Trump, for his part, is trying to distance himself from his past questioning of whether the first African American president was born in the United States, telling reporters at multiple points during the campaign that he doesn’t “talk about it.” One of his top surrogates, Ben Carson, said on CNN Tuesday that it would be a “good idea” for Trump to apologize for his birther past to try to win back some black voters alienated by the movement.

On Tuesday, Fox News’ Bill O’Reilly asked Trump if he thought his birtherism had hurt him with black voters. Trump replied, “I don’t know,” before reiterating that he no longer talks about Obama’s citizenship.

Trump never said he was satisfied when Obama released his long-form birth certificate from Hawaii in 2011, but largely stopped bringing the matter up afterward. Asked by Anderson Cooper in 2015 if he now believed the president was born in the states, he said he didn’t know but no longer focused on it.

Obama has long treated Trump’s birther attacks as a joke, memorably roasting Trump in his address at the White House Correspondents Dinner in 2011 as Trump stiffly listened. He said Trump now could get back to the “issues that matter, like, did we fake the moon landing?” He mocked Trump’s connection to the show “Celebrity Apprentice,” saying that his decision about whether to fire Lil Jon or Meat Loaf from the show “would keep me up at night.”

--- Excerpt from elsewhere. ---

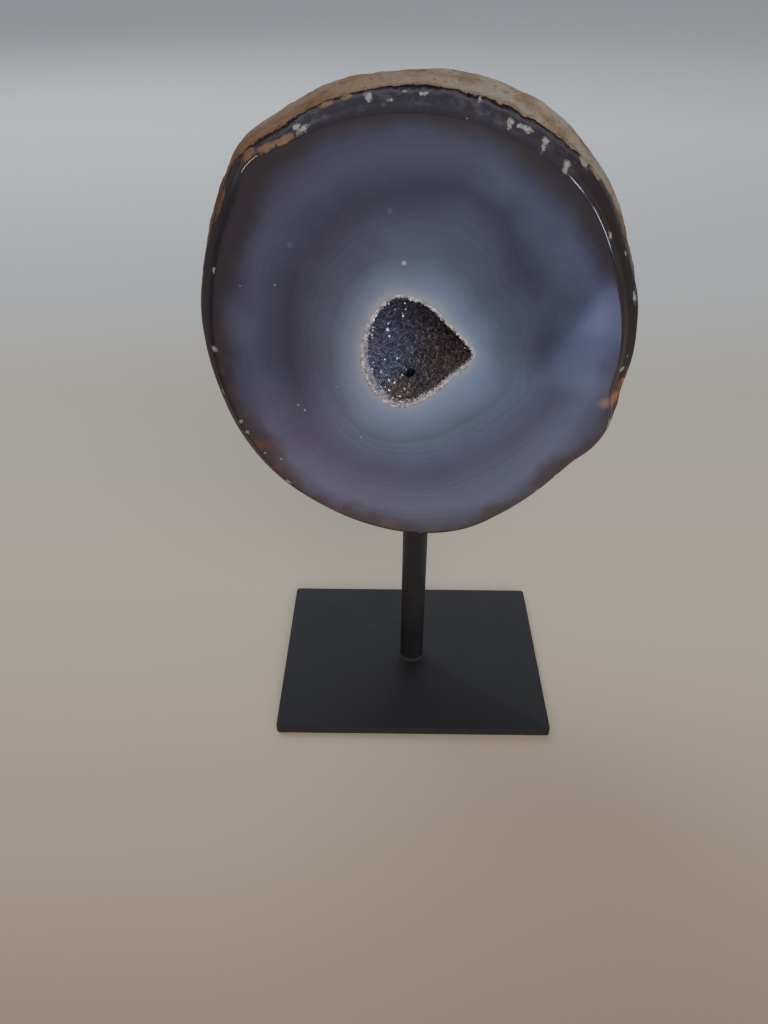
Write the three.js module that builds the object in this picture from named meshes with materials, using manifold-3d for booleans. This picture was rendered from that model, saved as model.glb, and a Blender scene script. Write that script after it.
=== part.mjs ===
// A cut and polished agate half on a black rod stand, in millimetres, +Z up.
// The polished face looks along -Y, and the origin is the middle of the foot plate's underside.
import * as THREE from "three";
import { mergeVertices } from "three/addons/utils/BufferGeometryUtils.js";
import Module from "manifold-3d";

const wasm = await Module();
wasm.setup();

// Stand: a steel foot plate with an upright rod welded to its middle.
const PLATE_WIDTH = 90;
const PLATE_DEPTH = 68;
const PLATE_THICKNESS = 3;
const PLATE_CORNER = 1.2;
const PLATE_CHAMFER = 0.35;
const ROD_RADIUS = 4;
const ROD_IN_STONE = 16;
const ROD_TIP_CHAMFER = 0.6;
const WELD_FILLET = 0.9;
const ROD_SIDES = 28;

// Stone: the polished face is upright in front of the rod, and the rind is domed behind it.
const FACE_Y = -14;
const FACE_CENTRE_X = -1.5;
const FACE_CENTRE_Z = 124;
const BEVEL_DEPTH = 5;
const WIDEST_DEPTH = 16;
const STONE_THICKNESS = 38;
const DOME_POWER = 2.3;
const STONE_SIDES = 80;
const LUMP_HEIGHT = 0.7;

// Outline of the polished face: degrees from +X towards +Z, and the reach from the face centre.
const FACE_OUTLINE = [
  [0, 51.4],
  [15, 51.6],
  [30, 52.3],
  [45, 54.1],
  [60, 55.4],
  [75, 56.4],
  [90, 57.5],
  [105, 58.5],
  [120, 59.4],
  [130, 60.7],
  [138, 58.2],
  [150, 55.3],
  [165, 52.9],
  [180, 51.7],
  [195, 50.8],
  [210, 50.9],
  [225, 51.7],
  [240, 52.2],
  [255, 53.5],
  [270, 55.1],
  [285, 55.7],
  [300, 54.0],
  [315, 52.9],
  [325, 53.0],
  [333, 54.9],
  [341, 54.9],
  [350, 51.4],
];

// How far the polished bevel's back edge stands out past the face's edge.
const BEVEL_REACH = [
  [0, 4.6],
  [45, 4.2],
  [90, 4.0],
  [120, 3.6],
  [135, 3.0],
  [180, 3.2],
  [225, 3.4],
  [270, 3.8],
  [300, 3.4],
  [318, 2.4],
  [340, 2.2],
  [350, 4.4],
];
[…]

Obama never shied away from the birther issue, which struck many of his supporters as an example of the irrational and sometimes raciallymotivated opposition from conservatives who were questioning his legitimacy instead of his policies. In 2012, one of the hottest items in Obama’s online campaign merchandise store was a white coffee mug with Obama’s newly public birth certificate pasted on it. “We sold close to 40,000 made-in-the-USA mugs with the birth certificate graphic,” a campaign aide told Yahoo News at the time. “We bought all of the white union-made mugs in the country.”